If the pin carrier is constrained to rotate with the arbor by other means than guide holes in a flange, the requirement that the skirt should reach below the flange does not apply. The threaded center hole and the lower arbor thread may be reduced to a bayonet or twist-lock combination. The annular support surface (15) may be made with one or more interruptions to avoid trapping of lubricant or other debris.

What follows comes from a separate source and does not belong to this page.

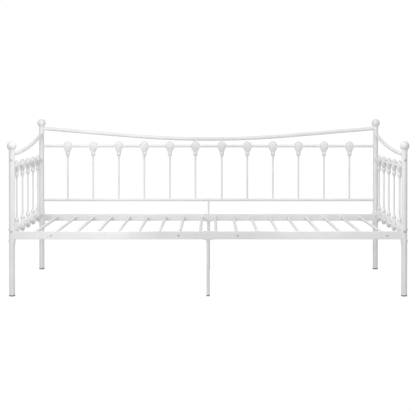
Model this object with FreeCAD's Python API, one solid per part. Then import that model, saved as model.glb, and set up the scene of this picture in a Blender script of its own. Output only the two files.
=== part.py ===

As is common practise, the center drill (5) may be exchanged for a smooth guiding peg if the larger diameter hole made by the cylindrical part (8) ofthe hole saw is to be centered around a previously made smaller hole. The guiding peg may be fastened to the arbor in the same manner as the center drill (5), or screwed onto the lowest part ofthe arbor thread (19) below the hole saw. In the latter case, a hole saw ofthe same smaller diameter as the previously made hole may be used as a guiding peg.

Claims

1. Hole saw device, comprising an arbor (4), a cup-shaped hole saw with flat upper part (7), the flat part having a center hole (6) and one or more drive apertures (9), and a pin carrier (10) constrained to rotate with the arbor (4) but axially movable to let one or more drive pins (13) engage the drive apertures (9), characterized by the pin carrier (10) provided with a skirt (14) surrounding the drive pins (13), the skirt having an annular contact surface (15) which is pressed against the flat part (7) of the hole saw when the drive pins (13) engage the drive apertures (9).

2. Hole saw device according to claim 1, where the skirt is integral with the pin carrier.

3. Hole saw device according to claim 1, where the skirt is a separate piece enclosing the pin carrier.

4. Pin carrier for use in a hole saw device, comprising one or more drive pins (13) for engaging drive apertures (9) in a hole saw, and a skirt (14) with an annular contact surface (15) surrounding the drive pins and able to apply axial force to the hole saw after the drive pins have penetrated the drive apertures (9).